You can also call Data Copilot to modify an existing Model. Type a new text prompt, and Data Copilot will suggest a new sequence of data transformations. You don't necessarily have to select where you want to make your modification for Data Copilot to make its suggestion.

Added/updated Gems are highlighted in yellow.

Next-transformation suggestions

Data Copilot can suggest the next transformation in a series or the next expression within a Gem.

Suggest Gems

Data Copilot can suggest the next transformation for Leaf Nodes in a graph.

Suggest Gems

See the following Join suggestion example:

  1. Select and drop a Dataset of interest on the canvas.
  2. Data Copilot suggests Datasets which are frequently used with the selected Dataset.
  3. Data Copilot then suggests a next transformation, in this case, a Join Gem.

Suggest Expressions

As we continue development within Gems, Data Copilot can suggest expressions within Gems.

Suggest expressions

Within our advanced Expression Builder you can:

  1. Type an English text prompt.
  2. Data Copilot generates a code expression for a particular column.
  3. Review the code expression, and if you'd like, try again with a different prompt.
  4. Run the Pipeline up to and including this Gem, and observe the resulting data sample.

Generate with AI

Data Copilot can generate script Gems, user-defined functions in Spark, or macro functions in SQL.

Map with AI

You don't have to worry about mapping the schema across your Model. Data Copilot will map the target schema with the existing Gems and Datasets.

Code with AI

In addition to the visual editor above, you'll also see code completion suggestions in the code editor.

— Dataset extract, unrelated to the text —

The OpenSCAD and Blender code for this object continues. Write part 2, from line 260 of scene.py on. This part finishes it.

Data Copilot helps you build your Model in the code interface by making predictions as you type your code. And when you go back to the visual interface, you'll see your code represented as a Model.

Fix with AI

If there are any errors in your Gems, perhaps introduced upstream without your knowledge, Data Copilot will automatically suggest one-click fixes.

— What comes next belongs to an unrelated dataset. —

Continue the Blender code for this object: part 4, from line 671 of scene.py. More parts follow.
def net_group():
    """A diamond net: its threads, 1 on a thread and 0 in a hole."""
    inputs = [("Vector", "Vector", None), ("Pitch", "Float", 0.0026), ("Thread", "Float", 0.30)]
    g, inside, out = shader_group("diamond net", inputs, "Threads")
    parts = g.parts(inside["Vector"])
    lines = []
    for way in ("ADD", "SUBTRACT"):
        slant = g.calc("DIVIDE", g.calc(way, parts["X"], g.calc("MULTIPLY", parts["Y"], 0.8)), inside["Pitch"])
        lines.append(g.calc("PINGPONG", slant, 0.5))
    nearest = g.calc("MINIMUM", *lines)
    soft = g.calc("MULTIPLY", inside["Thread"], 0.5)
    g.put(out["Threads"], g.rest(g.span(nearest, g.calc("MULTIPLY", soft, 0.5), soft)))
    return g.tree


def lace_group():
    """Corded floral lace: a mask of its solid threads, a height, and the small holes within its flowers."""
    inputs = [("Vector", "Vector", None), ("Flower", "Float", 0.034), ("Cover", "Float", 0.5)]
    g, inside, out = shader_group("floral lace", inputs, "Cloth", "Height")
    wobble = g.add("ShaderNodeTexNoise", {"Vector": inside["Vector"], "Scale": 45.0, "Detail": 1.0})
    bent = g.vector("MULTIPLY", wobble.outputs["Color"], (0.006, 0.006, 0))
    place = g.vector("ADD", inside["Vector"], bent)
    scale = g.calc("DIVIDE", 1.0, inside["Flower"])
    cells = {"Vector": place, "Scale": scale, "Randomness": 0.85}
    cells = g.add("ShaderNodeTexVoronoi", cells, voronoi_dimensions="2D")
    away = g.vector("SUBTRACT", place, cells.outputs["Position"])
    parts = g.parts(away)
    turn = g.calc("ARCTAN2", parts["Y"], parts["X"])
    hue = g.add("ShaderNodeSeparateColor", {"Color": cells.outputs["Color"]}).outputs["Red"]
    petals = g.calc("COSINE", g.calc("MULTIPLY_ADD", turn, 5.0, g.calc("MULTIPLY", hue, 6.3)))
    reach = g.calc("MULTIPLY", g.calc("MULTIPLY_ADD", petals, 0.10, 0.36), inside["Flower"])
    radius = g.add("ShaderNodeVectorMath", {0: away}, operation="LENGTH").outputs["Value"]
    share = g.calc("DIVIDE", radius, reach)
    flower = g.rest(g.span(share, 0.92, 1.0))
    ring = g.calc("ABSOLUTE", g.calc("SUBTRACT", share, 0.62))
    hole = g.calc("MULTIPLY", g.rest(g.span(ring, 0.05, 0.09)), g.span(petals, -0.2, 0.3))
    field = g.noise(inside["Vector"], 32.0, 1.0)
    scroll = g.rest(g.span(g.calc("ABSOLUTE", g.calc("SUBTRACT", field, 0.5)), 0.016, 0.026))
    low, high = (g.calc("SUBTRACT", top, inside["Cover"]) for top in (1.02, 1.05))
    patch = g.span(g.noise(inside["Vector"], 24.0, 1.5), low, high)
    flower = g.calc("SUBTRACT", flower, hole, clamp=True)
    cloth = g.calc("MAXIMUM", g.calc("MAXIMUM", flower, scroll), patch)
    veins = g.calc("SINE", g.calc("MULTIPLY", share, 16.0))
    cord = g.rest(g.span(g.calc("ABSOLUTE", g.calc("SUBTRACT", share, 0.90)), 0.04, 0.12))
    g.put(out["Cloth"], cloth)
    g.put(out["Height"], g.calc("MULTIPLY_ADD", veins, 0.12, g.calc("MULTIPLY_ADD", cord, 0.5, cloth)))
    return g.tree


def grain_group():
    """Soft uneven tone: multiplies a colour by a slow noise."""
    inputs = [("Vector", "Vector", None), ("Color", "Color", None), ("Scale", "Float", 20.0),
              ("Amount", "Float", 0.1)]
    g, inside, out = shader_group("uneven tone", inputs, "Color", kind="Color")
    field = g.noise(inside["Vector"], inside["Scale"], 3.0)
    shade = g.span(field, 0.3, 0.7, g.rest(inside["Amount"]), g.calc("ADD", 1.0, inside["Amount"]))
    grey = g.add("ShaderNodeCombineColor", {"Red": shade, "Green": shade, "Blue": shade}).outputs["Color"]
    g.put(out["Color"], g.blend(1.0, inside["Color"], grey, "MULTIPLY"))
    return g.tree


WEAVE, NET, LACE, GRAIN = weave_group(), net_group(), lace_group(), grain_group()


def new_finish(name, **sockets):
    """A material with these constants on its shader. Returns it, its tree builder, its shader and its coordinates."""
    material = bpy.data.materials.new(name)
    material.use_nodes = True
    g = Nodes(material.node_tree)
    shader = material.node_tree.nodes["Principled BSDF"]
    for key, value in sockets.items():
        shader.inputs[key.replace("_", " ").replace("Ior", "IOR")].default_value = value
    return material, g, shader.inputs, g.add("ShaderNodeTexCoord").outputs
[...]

The Fix with AI option appears on the diagnostic screen where you see the error messages or directly with the expression itself.

Auto Documentation

Understanding data assets is much easier with Data Copilot’s auto-documentation. Data Copilot delivers summary documentation suggestions for all Datasets, Pipelines, Models, and Orchestrations.

Explain Gems

Here Data Copilot provides a high-level summary of a Pipeline and more detailed description of each Gem.

Describe Datasets and Metadata

How did a Dataset change? Data Copilot recommends a description of the change for every edit you make. How was a column computed? Data Copilot suggests a plain English description that explains data sources and how every column is generated and what it represents.

This is a big time saver! You can edit the documentation suggestions and commit them to your repository.

Write Commit Messages and Release Notes

Data Copilot auto-documents anywhere you need it - from the granular data sources and columns to Gem labels, all the way to project descriptions. Copilot even helps you write commit messages and release notes.

Data Tests and Quality Checks

Unit tests and data quality checks are crucial for Pipeline and Job productionalization, yet many teams leave little time to develop these tests or worse, don’t build them at all. With Data Copilot, you’ll have one or more suggested unit tests that can be seamlessly integrated into your CICD process.

Data Copilot also suggests data quality checks based on the data profile and expectations.